De WMG regelt het markttoezicht in de zorg. De NZa (website) gaat onder leiding van de heer De Grave de marktwerking in de zorg op gang brengen en bewaken, de tarieven in de zorg reguleren en toezien op de goede uitvoering van de Zorgverzekeringswet en de AWBZ.
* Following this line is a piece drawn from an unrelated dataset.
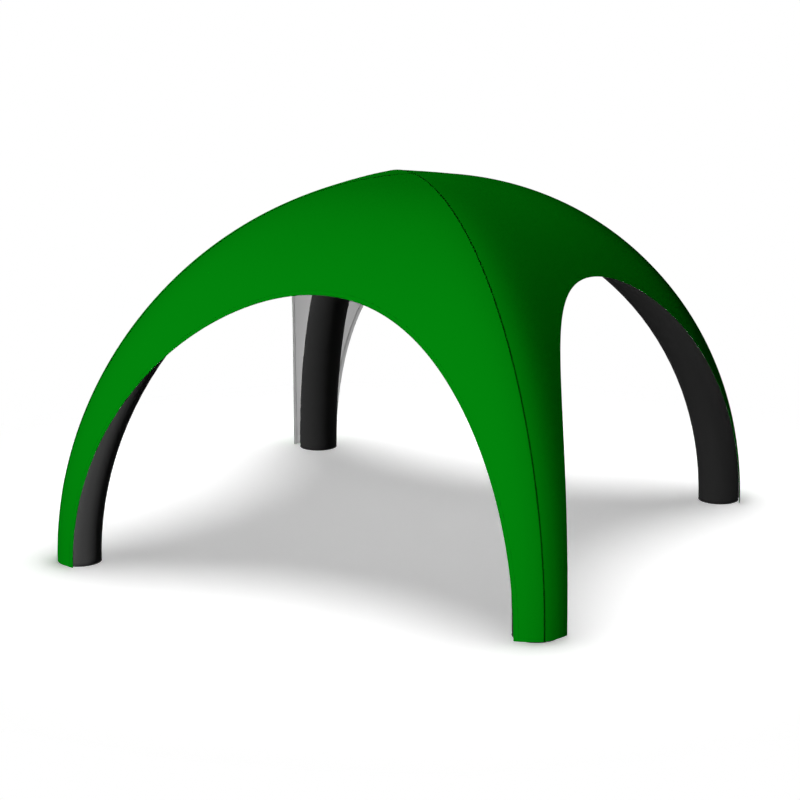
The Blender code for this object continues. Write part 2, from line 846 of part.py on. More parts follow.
def strap_mesh():
    """The ring that holds the cap: it sits on the body's flange and carries the hinge pin."""
    inner = valve_ring_radii()[1] + CLEARANCE
    bottom = 2 * CLEARANCE + VALVE_FLANGE_THICKNESS
    top = bottom + STRAP_THICKNESS
    collar = ring("strap", inner, inner + STRAP_WIDTH, bottom, top)
    radius, height = cap_hinge()
    ear_width = CAP_HINGE_WIDTH / 3
    outline = circle_points(CAP_HINGE_RADIUS, SMALL_SIDES // 2, (0, 0), 0, math.pi)
    outline += [(-CAP_HINGE_RADIUS, bottom - height), (CAP_HINGE_RADIUS, bottom - height)]
    pieces = [collar]
    for way in (-1, 1):
        ear = extruded("ear", [outline], ear_width - RUNNING)
        place = Matrix.Translation((radius, way * ear_width, height))
        ear.transform(place @ Matrix.Rotation(QUARTER, 4, "X"))
        pieces.append(ear)
    pieces.append(
        baked(
            cylinder(
                "pin",
                CAP_HINGE_PIN_RADIUS,
                CAP_HINGE_WIDTH - 2 * RUNNING,
                PIN_SIDES,
                Matrix.Translation((radius, 0, height)) @ Matrix.Rotation(QUARTER, 4, "X"),
            )
        )
    )
    return combined("strap", pieces)


def relief_levels():
    film = -BLADDER_FILM - CLEARANCE
    seat = RELIEF_NECK_HEIGHT + CLEARANCE
    plate_top = seat + RELIEF_POPPET_THICKNESS
    poppet_bottom = plate_top + CLEARANCE
    poppet_top = poppet_bottom + RELIEF_POPPET_THICKNESS
    return {
        "film": film,
        "base_bottom": film - RELIEF_FLANGE_THICKNESS,
        "seat": seat,
        "plate_top": plate_top,
        "poppet_bottom": poppet_bottom,
        "poppet_top": poppet_top,
        "roof": poppet_top + RELIEF_SPRING_LENGTH + 2 * CLEARANCE,
    }


def relief_radii():
    neck = RELIEF_BORE_RADIUS + RELIEF_NECK_WALL
    inner = neck + CLEARANCE
    return neck, inner, inner + RELIEF_RING_WALL


def relief_base_mesh():
    at = relief_levels()
    neck = relief_radii()[0]
    return turned(
        "relief_base",
        [
            (neck, RELIEF_NECK_HEIGHT),
            (neck, at["film"]),
            (RELIEF_FLANGE_RADIUS, at["film"]),
            (RELIEF_FLANGE_RADIUS, at["base_bottom"]),
            (RELIEF_BORE_RADIUS, at["base_bottom"]),
            (RELIEF_BORE_RADIUS, RELIEF_NECK_HEIGHT),
        ],
        SMALL_SIDES,
    )


def relief_body_mesh():
    """The screwed ring that clamps the film, with the poppet's seat across its top."""
    at = relief_levels()
    _, inner, outer = relief_radii()
    flange_top = CLEARANCE + RELIEF_FLANGE_THICKNESS
    hole = RELIEF_PILOT_RADIUS * 2
    return turned(
        "relief_body",
        [
            (outer, at["plate_top"]),
            (outer, flange_top),
            (RELIEF_RING_FLANGE_RADIUS, flange_top),
            (RELIEF_RING_FLANGE_RADIUS, CLEARANCE),
            (inner, CLEARANCE),
            (inner, at["seat"]),
            (hole, at["seat"]),
            (hole, at["plate_top"]),
        ],
        SMALL_SIDES,
    )


def relief_poppet_mesh():
    """A sealing disc with a guide spigot below it and a spring pilot above."""
    at = relief_levels()
    spigot = RELIEF_PILOT_RADIUS * 2 - RUNNING
    pilot_top = at["poppet_top"] + RELIEF_SPRING_LENGTH - RELIEF_TRAVEL - 2 * RUNNING
    return turned(
        "relief_poppet",
        [
            (0, pilot_top),
            (RELIEF_PILOT_RADIUS, pilot_top),
            (RELIEF_PILOT_RADIUS, at["poppet_top"]),
            (RELIEF_POPPET_RADIUS, at["poppet_top"]),
            (RELIEF_POPPET_RADIUS, at["poppet_bottom"]),
            (spigot, at["poppet_bottom"]),
            (spigot, at["seat"] - RELIEF_TRAVEL),
            (0, at["seat"] - RELIEF_TRAVEL),
        ],
        SMALL_SIDES,
        closed=False,
    )


def relief_spring_mesh():
    at = relief_levels()
    radius = (RELIEF_PILOT_RADIUS + RELIEF_POPPET_RADIUS) / 2
    return coil_mesh(
        "relief_spring",
        radius,
        RELIEF_SPRING_WIRE,
        at["poppet_top"],
        at["roof"],
        RELIEF_SPRING_TURNS,
    )


def relief_cover_mesh():
    """A slotted dome that screws over the ring and holds the spring down."""
    at = relief_levels()
    outer = relief_radii()[2]
    bore = outer + CLEARANCE
    skirt_bottom = 2 * CLEARANCE + RELIEF_FLANGE_THICKNESS
    top = at["roof"] + RELIEF_COVER_WALL
    shell = turned(
        "relief_cover",
        [
            (0, top),
            (bore, top),
            (bore + RELIEF_COVER_WALL, at["roof"]),
            (bore + RELIEF_COVER_WALL, skirt_bottom),
            (bore, skirt_bottom),
            (bore, at["roof"]),
            (0, at["roof"]),
        ],
        closed=False,
    )
    slots = []
    low = at["plate_top"] + RUNNING
    high = at["roof"] - RELIEF_COVER_WALL
    for index in range(RELIEF_SLOTS // 2):
        item = box(
            "slot",
            (4 * outer, RELIEF_SLOT_WIDTH, high - low),
            (0, 0, (high + low) / 2),
        )
        item.matrix_world = Matrix.Rotation(index * math.tau / RELIEF_SLOTS, 4, "Z")
        slots.append(baked(item))
    return combined("relief_cover", [shell, *slots], "DIFFERENCE")


# Air links: local Z = 0 on the mitre plane


def link_port_mesh():
    bottom = -1.5 * CLEARANCE - BLADDER_FILM
    neck = LINK_BORE_RADIUS + LINK_NECK_WALL
    top = -bottom + LINK_NUT_HEIGHT
    return turned(
        "link_port",
        [
            (neck, top),
            (neck, bottom),
            (LINK_FLANGE_RADIUS, bottom),
            (LINK_FLANGE_RADIUS, bottom - LINK_FLANGE_THICKNESS),
            (LINK_BORE_RADIUS, bottom - LINK_FLANGE_THICKNESS),
            (LINK_BORE_RADIUS, top),
        ],
        SMALL_SIDES,
    )


def link_nut_mesh():
    bottom = 1.5 * CLEARANCE + BLADDER_FILM
    inner = LINK_BORE_RADIUS + LINK_NECK_WALL + CLEARANCE
    return ring(
        "link_nut", inner, LINK_FLANGE_RADIUS, bottom, bottom + LINK_NUT_HEIGHT, SMALL_SIDES
    )


# Assembly


def bore_cutter(name, radius, matrix):
    """A hole through a wall at a seat, longer than any wall there."""
    return guide(cylinder(name, radius, LEG_RADIUS / 2, ROUND_SIDES, matrix))


def valve_seats():
    return {
        "inflation": inner_seat(INFLATION_VALVE_SEGMENT, BLADDER_FACE),
        "relief": inner_seat(RELIEF_VALVE_SEGMENT, BLADDER_FACE),
    }


def sleeve_holes():
    seats = valve_seats()
    return [
        bore_cutter("valve_hole", VALVE_FLANGE_RADIUS + VALVE_HOLE_MARGIN, seats["inflation"]),
        bore_cutter("relief_hole", RELIEF_FLANGE_RADIUS + VALVE_HOLE_MARGIN, seats["relief"]),
    ]


def bladder_holes(leg):
    neck = LINK_BORE_RADIUS + LINK_NECK_WALL + CLEARANCE
    holes = [
        guide(cylinder("link_hole", neck, LINK_OFFSET / 2, SMALL_SIDES, mitre_seat(side)))
        for side in LINKED_SIDES[leg]
    ]
    if leg == "front":
        seats = valve_seats()
        valve_neck = VALVE_BORE_RADIUS + VALVE_NECK_WALL + CLEARANCE
        relief_neck = relief_radii()[0] + CLEARANCE
        holes.append(bore_cutter("valve_neck_hole", valve_neck, seats["inflation"]))
        holes.append(bore_cutter("relief_neck_hole", relief_neck, seats["relief"]))
    return holes


def build_legs():
    low_sector = sector("leg_sector", LEG_BOTTOM, CLEARANCE / 2)
    bladder_sector = sector("bladder_sector", LEG_BOTTOM + CLEARANCE, CLEARANCE / 2)
    plain_sleeve = sleeve_mesh(low_sector)
    valve_sleeve = sleeve_mesh(low_sector, sleeve_holes())
    fastener = fastener_mesh(low_sector)
    sole = turned(
        "sole",
        [
            (0, SOLE_THICKNESS),
            (LEG_RADIUS, SOLE_THICKNESS),
            (LEG_RADIUS, 0),
            (0, 0),
        ],
        2 * SLEEVE_SIDES,
        closed=False,
    )
    tapes = {side: zip_tape_mesh(side) for side in (-1, 1)}
    coils = {side: zip_coil_mesh(side) for side in (-1, 1)}
    slider, pull = slider_mesh(), pull_mesh()
    slider_angle = zip_angles()[0] + SLIDER_LENGTH / TUBE_PATH
    for leg in LEG_ANGLES:
        base = anchor(f"leg_{leg}", leg_matrix(leg))
        side = ZIP_SIDES[leg]
        part(f"leg_sleeve_{leg}", valve_sleeve if leg == "front" else plain_sleeve,
             SLEEVE_BLACK, base)
        part(f"leg_bladder_{leg}", bladder_mesh(bladder_sector, bladder_holes(leg)),
             BLADDER_CLEAR, base)
        part(f"canopy_fastener_{leg}", fastener, FASTENER_BLACK, base)
        foot = anchor(f"foot_{leg}", Matrix.Translation((TUBE_PATH, 0, 0)), base)
        part(f"foot_sole_{leg}", sole, SOLE_BLACK, foot)
        part(f"zip_tape_{leg}", tapes[side], ZIP_BLACK, base)
        part(f"zip_coil_{leg}", coils[side], ZIP_BLACK, base)
        seat = anchor(f"slider_seat_{leg}", side_seat(side, slider_angle, coil_bottom()), base)
        part(f"zip_slider_{leg}", slider, ZIP_METAL, seat)
        eye = anchor(f"pull_eye_{leg}", Matrix.Translation((0, 0, pull_axis_height())), seat)
        part(f"zip_pull_{leg}", pull, ZIP_METAL, eye)


def build_links():
    port, nut = link_port_mesh(), link_nut_mesh()
    for name, (leg, side) in LINK_OWNERS.items():
        seat = anchor(f"link_{name}", leg_matrix(leg) @ mitre_seat(side))
        part(f"air_link_port_{name}", port, VALVE_GREY, seat)
        part(f"air_link_nut_{name}", nut, VALVE_PLASTIC, seat)


def build_canopy():
    cutter = sector("panel_sector", CANOPY_LIFT, CLEARANCE / 2)
    panel, hem = canopy_panel_mesh(cutter), arch_hem_mesh(cutter)
    for name, angle in PANEL_ANGLES.items():
        base = anchor(f"panel_{name}", Matrix.Rotation(math.radians(angle), 4, "Z"))
        part(f"canopy_panel_{name}", panel, CANOPY_GREEN, base)
        part(f"arch_hem_{name}", hem, HEM_GREY, base)


def build_valves():
    frame = leg_matrix("front")
    seats = valve_seats()
    valve = anchor("inflation_valve", frame @ seats["inflation"])
    part("valve_base", valve_base_mesh(), VALVE_GREY, valve)
    part("valve_body", valve_body_mesh(), VALVE_PLASTIC, valve)
    part("valve_plunger", valve_plunger_mesh(), VALVE_GREY, valve)
    part("valve_seal", valve_seal_mesh(), SEAL_RUBBER, valve)
    part("valve_spring", valve_spring_mesh(), SPRING_STEEL, valve)
    part("valve_cap", cap_mesh(), VALVE_PLASTIC, valve)
    part("valve_cap_strap", strap_mesh(), SEAL_RUBBER, valve)
    relief = anchor("relief_valve", frame @ seats["relief"])
    part("relief_base", relief_base_mesh(), VALVE_GREY, relief)
    part("relief_body", relief_body_mesh(), VALVE_PLASTIC, relief)
    part("relief_poppet", relief_poppet_mesh(), VALVE_GREY, relief)
    part("relief_spring", relief_spring_mesh(), SPRING_STEEL, relief)
    part("relief_cover", relief_cover_mesh(), VALVE_PLASTIC, relief)


build_legs()
build_links()
build_canopy()
build_valves()
bpy.context.view_layer.update()
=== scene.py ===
import json
import math

import bmesh
import bpy
import numpy as np
from mathutils import Matrix, Vector

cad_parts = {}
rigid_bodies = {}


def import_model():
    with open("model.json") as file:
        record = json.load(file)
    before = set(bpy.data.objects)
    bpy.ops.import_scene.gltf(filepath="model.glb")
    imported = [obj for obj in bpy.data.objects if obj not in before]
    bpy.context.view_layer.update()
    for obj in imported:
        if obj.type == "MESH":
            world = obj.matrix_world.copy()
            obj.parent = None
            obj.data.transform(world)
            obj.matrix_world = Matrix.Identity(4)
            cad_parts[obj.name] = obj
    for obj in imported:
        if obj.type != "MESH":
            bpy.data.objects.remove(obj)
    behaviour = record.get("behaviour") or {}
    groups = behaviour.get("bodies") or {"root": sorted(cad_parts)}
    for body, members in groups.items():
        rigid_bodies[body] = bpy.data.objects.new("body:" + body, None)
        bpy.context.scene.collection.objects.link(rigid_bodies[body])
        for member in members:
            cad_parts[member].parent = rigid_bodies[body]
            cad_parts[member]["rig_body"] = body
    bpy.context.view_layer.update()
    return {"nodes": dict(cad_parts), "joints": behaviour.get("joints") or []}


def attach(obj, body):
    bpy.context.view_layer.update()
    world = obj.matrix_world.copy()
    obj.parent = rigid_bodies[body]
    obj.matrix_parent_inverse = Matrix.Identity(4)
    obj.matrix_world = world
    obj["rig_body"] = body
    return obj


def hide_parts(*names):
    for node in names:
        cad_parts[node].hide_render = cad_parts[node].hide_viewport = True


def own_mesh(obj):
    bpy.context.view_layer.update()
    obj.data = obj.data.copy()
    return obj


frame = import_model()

# The canopy, in metres, as its solids have it. The ridge lines over the legs are quarter circles,
# and a panel's foot reaches from its ridge line as far as the flap is wide
RIDGE_R = 2.8284
SPAN = RIDGE_R * math.sqrt(2)
ARCH_HEIGHT = 2.13
FOOT_FLAP = 0.195
LIFT = 0.008
CLOTH = 0.001
HEM_WIDTH = 0.04
HEM_THICK = 0.002
HEM_GAP = 0.0003

# The legs, whose middle lines are quarter circles too. The solids of their tubes have flat sides,
# and FLAT is the distance of these from the middle line. The drawn tubes are round, with a radius
# between that of the sides and that of the corners, and they start at LIFT above the ground
LEG_R = 0.165
PATH_R = 2.6578
SLEEVE_R = 0.1636
SLEEVE_FLAT = 0.16183
SLEEVE_THICK = 0.0015
SLEEVE_LIFT = 0.0043
BLADDER_R = 0.157
BLADDER_FLAT = 0.14785
BLADDER_THICK = 0.0008
BLADDER_LIFT = 0.006
TUBE_LENGTH = 4.17

# How far a panel bows out beside its tube, and over what distance
BOW = 0.7 * LEG_R
WRAP = 0.79 * LEG_R

# Each valve's turn up the front leg, and the radius of its hole in the sleeve and in the bladder
STATION = math.pi / 28
VALVES = {
    "inflation": {"up": 1.5 * STATION, "sleeve": 0.031, "bladder": 0.0168},
    "relief": {"up": 2.5 * STATION, "sleeve": 0.024, "bladder": 0.0113},
}

QUARTER = math.pi / 2

# The ways, in degrees from +X, in which the legs stand and the panels face
LEGS = {"left": 225, "front": 315, "right": 45, "back": 135}
PANELS = {"front_left": 270, "front_right": 0, "back_right": 90, "back_left": 180}


# Meshes

# Extra rows this far inside a cloth's ends, and how close points are that are joined
RIM_STEPS = (0.0015, 0.006)
WELD = 1e-6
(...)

Het College tarieven gezondheidszorg (CTG) en het College van toezicht op de zorgverzekeringen (CTZ) houden op te bestaan en gaan op in de NZa. De NZa gaat samenwerken met de andere toezichthouders die een rol spelen in de zorg. De belangrijkste zijn: de Inspectie voor de Gezondheidszorg (IGZ) die toeziet op de kwaliteit van de zorg, de Nederlandse Mededingingsautoriteit (NMa) die fusies toetst en het kartelverbod en het verbod op misbruik van economische machtspositie handhaaft en De Nederlandsche Bank (DNB) die erop let dat de verzekeraars genoeg reserves hebben om aan hun verplichtingen te voldoen.
Bron: MinVWS
Zucht, de zoveelste wijziging in instituties en namen.
Wat is dat toch in Nederland dat namen en instanties het tegenwoordig zelden langer dan vijf jaar uithouden?
Waarom hoeven op zich behoorlijk functionerende instellingen in andere landen (kijk eens naar de VS) zelden of nooit telkens weer van naam te veranderen?
En als een instelling niet goed werkt (en alléén dan) wijzig je toch de werkwijze?
Of heeft het ermee te maken dat in ons land geen wijziging in werkwijze mogelijk is als het personeel dwars ligt (in de VS vlieg je er dan uit)?
Of is het mogelijk zo dat nieuwe managers op de managers-school niets meer hebben geleerd dan veranderingen doorvoeren?